[patch] save ~600B

Rob Landley rob at landley.net
Fri Jun 9 15:13:35 UTC 2006


On Thursday 08 June 2006 4:34 am, Bernhard Fischer wrote:

> >At some point in the future, gcc's build-at-once mode will grow the
> > ability to
>
> It may grow that ability or did i miss the discussion of a proposed
> patch which does teach gcc to do so?
>
> >merge duplicate strings.

Checking gcc's existing flags, -fmerge-constants is apparently supposed to 
already be enabled by -Os (either it's failing or it doesn't cross 
compilation units).  We could also try -fmerge-all-constants as a linker 
flag, to see if that helps.

> >And then we'll have to undo all this again.  But 
> > in the meantime, why not?
>
> I don't see why we would ever have to undo this.
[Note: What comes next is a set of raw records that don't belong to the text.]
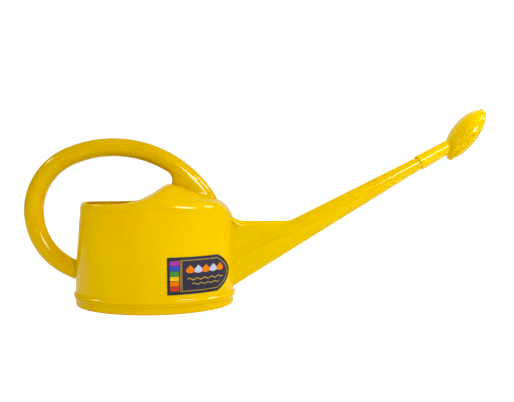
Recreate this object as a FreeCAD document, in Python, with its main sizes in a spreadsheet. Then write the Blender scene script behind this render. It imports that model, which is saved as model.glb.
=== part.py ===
import FreeCAD, Part
import math
import os

# A two litre plastic watering can: an oval tank with a hooded mouth, a welded base pan, a hollow loop
# handle, a long tapered spout with a web at its root, and a push-on oval rose that turns on the spout.
# The origin is the middle of the underside, +Z is up and +X runs towards the spout. Units are mm.

Vector = FreeCAD.Vector
Placement = FreeCAD.Placement
Rotation = FreeCAD.Rotation

SIZES = [
    ("base_half_length", 100.0, "half length of the oval tank at the floor"),
    ("base_half_width", 59.4, "half width of the oval tank at the floor"),
    ("front_draft", 0.011, "how far the front end leans in per mm of height"),
    ("rear_curve", 0.00057, "how far the rear end leans in, times the height squared"),
    ("side_draft", 0.012, "the half width lost per mm of height"),
    ("wall", 2.2, "wall of the tank, handle and web"),
    ("rim_height", 128.8, "height of the flat rim round the mouth"),
    ("shoulder_radius", 11.0, "round between the wall and the top"),
    ("hood_rise", 41.0, "how far the hood would rise if it did not fall forward"),
    ("hood_start", -52.0, "x where the rim starts to rise into the hood"),
    ("hood_end", 54.0, "x where the rise would end"),
    ("hood_ease", 1.4, "power that makes the rise start slowly"),
    ("hood_ridge_x", 24.6, "x of the named point on the hood's ridge"),
    ("hood_ridge_height", 152.0, "height of that point"),
    ("hood_fall", 0.354, "the height lost per mm along the ridge, going forward"),
    ("hood_half_width", 62.0, "half width of the hood's arch at the middle of the tank"),
    ("hood_arch", 2.2, "power of the hood's arch across the tank"),
    ("eave_drop", 4.0, "how far the arch's foot sinks below the rim towards the front"),
    ("eave_end", 60.0, "x where it has sunk that far"),
    ("nose_start", 75.0, "x where the hood starts to round over into the front wall"),
    ("nose_curve", 0.020, "how fast it rounds over: the fall, over the distance squared"),
    ("hood_reach", 118.0, "half length of the oval that the arch narrows along"),
    ("mouth_middle", -35.0, "x of the middle of the filling mouth"),
    ("mouth_half_length", 52.0, "half length of the filling mouth"),
    ("mouth_half_width", 43.7, "half width of the filling mouth"),
    ("weld_height", 13.0, "height of the weld between shell and base pan"),
    ("weld_out", 1.9, "how far the weld groove stands out from the wall"),
    ("ridge_out", 2.6, "how far the weld flanges stand out from the wall"),
    ("ridge_thickness", 1.4, "thickness of a weld flange's edge"),
    ("flare_top", 22.0, "height where the wall starts to flare into the flange"),
    ("floor_thickness", 2.2, "thickness of the base pan's floor"),
    ("foot_chamfer", 0.8, "small chamfer round the underside"),
    ("handle_radius", 11.5, "radius of the round handle tube"),
    ("handle_top_x", -50.9, "x of the handle's highest point"),
    ("handle_top_height", 197.7, "height of the tube's middle there"),
    ("handle_front_radius", 138.9, "arc of the tube's middle over the top and down to the hood"),
    ("handle_back_radius", 76.9, "arc of the tube's middle round the back"),
    ("handle_low_radius", 98.2, "arc of the tube's middle under the hand, into the tank"),
    ("handle_back_angle", 114.5, "direction where the front arc meets the back arc"),
    ("handle_low_angle", 235.0, "direction where the back arc meets the low arc"),
    ("handle_end_angle", 256.0, "direction where the tube ends inside the tank wall"),
    ("handle_leg_angle", 64.0, "direction where the round tube starts to widen into the front leg"),
    ("leg_back_x", 22.7, "x of the front leg's upright rear edge"),
    ("spout_root_x", 92.0, "x of the spout axis at its root"),
    ("spout_root_height", 40.6, "height of the spout axis at its root"),
    ("spout_angle", 29.45, "slope of the spout axis"),
    ("spout_length", 308.0, "length of the spout along its axis"),
    ("spout_root_radius", 21.4, "half height of the spout at its root, where it is an upright oval"),
    ("spout_root_half_width", 10.5, "half width of the spout at its root"),
    ("spout_round_start", 262.0, "distance along the spout axis where the oval has turned round"),
    ("spout_tip_radius", 6.5, "radius of the spout at its tip"),
    ("spout_wall", 1.8, "wall of the spout"),
    ("web_height", 104.7, "height of the web's level top edge"),
    ("web_end_x", 172.0, "x where the web has run into the spout"),
    ("web_half_thickness", 9.0, "half thickness of the web's top edge at the tank"),
    ("web_end_half_thickness", 5.0, "half thickness of the web's top edge where it ends"),
    ("web_fillet", 26.0, "hollow arc between the web's top edge and the tank"),
    ("web_fillet_x", 115.0, "x where that arc meets the level top edge"),
    ("sleeve_start", 279.0, "distance along the spout axis to the open end of the rose's sleeve"),
    ("sleeve_end", 334.0, "distance to the end of the sleeve, inside the rose"),
    ("sleeve_start_radius", 9.7, "outer radius of the sleeve at its open end"),
    ("sleeve_end_radius", 7.7, "outer radius of the sleeve at its inner end"),
    ("sleeve_chamfer", 1.0, "chamfer round the sleeve's open end"),
    ("sleeve_clearance", 0.05, "running gap between spout and sleeve"),
    ("waterway_radius", 4.9, "radius of the passage from the spout into the rose"),
    ("seal_start", 282.0, "distance along the spout axis to the seal's groove"),
    ("seal_width", 3.0, "width of the seal's groove"),
    ("seal_radius", 8.55, "outer radius of the seal"),
    ("rose_reach", 347.4, "distance along the spout axis to the middle of the rose's rim"),
    ("rose_lift", 2.2, "how far that middle stands above the spout axis"),
    ("rose_tilt", 56.7, "slope of the rose's long axis"),
    ("rose_half_length", 35.0, "half length of the rose's oval rim"),
    ("rose_half_width", 26.0, "half width of the rose's oval rim"),
    ("rose_back_depth", 17.0, "depth of the domed back"),
    ("rose_face_depth", 11.0, "depth of the domed face"),
    ("rose_wall", 1.8, "wall of both halves of the rose"),
    ("rim_band", 0.6, "how far the rim band stands out"),
    ("rim_band_height", 1.6, "height of each half's rim band"),
    ("lug_reach", 37.4, "distance from the rose's middle to the tip of each lug"),
    ("lug_width", 8.0, "width of a lug"),
    ("lug_height", 2.4, "height of one half's lug"),
    ("spray_hole_radius", 0.7, "radius of a spray hole"),
    ("spray_ring_gap", 6.4, "distance between rings of spray holes along the rose"),
    ("label_back_x", 26.5, "x of the label's straight end"),
    ("label_shoulder_x", 82.7, "x where the label's arch starts"),
    ("label_tip_x", 95.2, "x of the arch's tip"),
    ("label_low", 23.3, "height of the label's lower edge"),
    ("label_high", 67.3, "height of the label's upper edge"),
    ("label_thickness", 0.25, "thickness of the label film"),
]

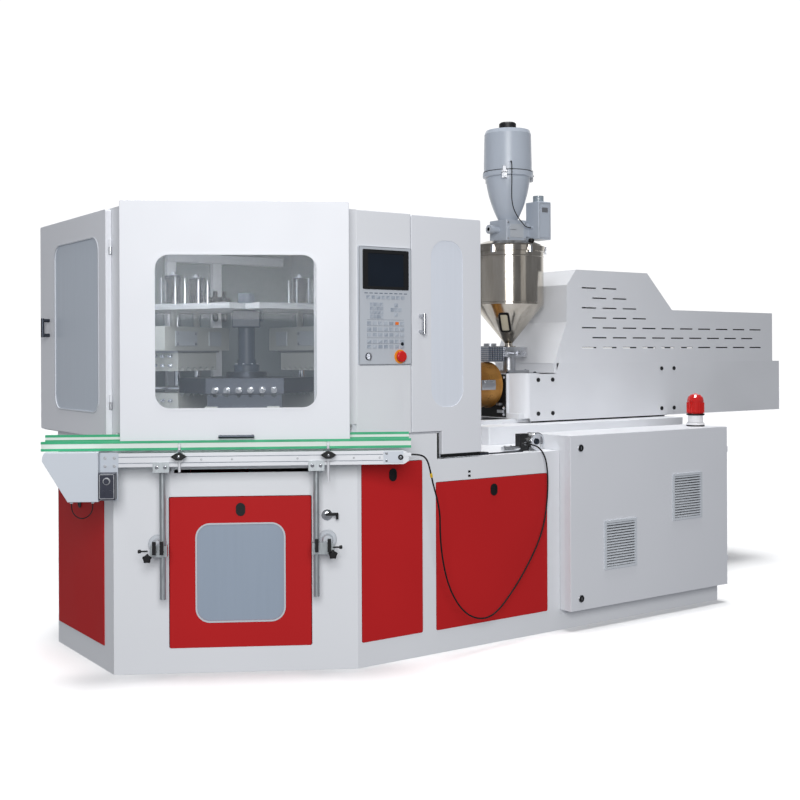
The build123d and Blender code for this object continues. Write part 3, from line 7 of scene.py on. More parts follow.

It's a sane thing to
> do, regardless of a future compiler eventually trying to get this right
> sometimes in the far, far future.

It's more complexity for something the compiler really should be doing for us.  
When you're looking at the code, you can't see what it's actually doing 
without looking at a second file.  (An opaque string, yet one we %s 
substitute into.)

I can sort of see this as a way of enforcing that the messages are indeed 
identical (although that traditionally would be an all-caps #define in a 
header file rather than a separate complication unit).  What we're doing 
right now seems extremely clumsy to me, I'm not quite putting my finger on 
why at the moment (it's before noon, don't ask me to think right now...)

Rob
-- 
Never bet against the cheap plastic solution.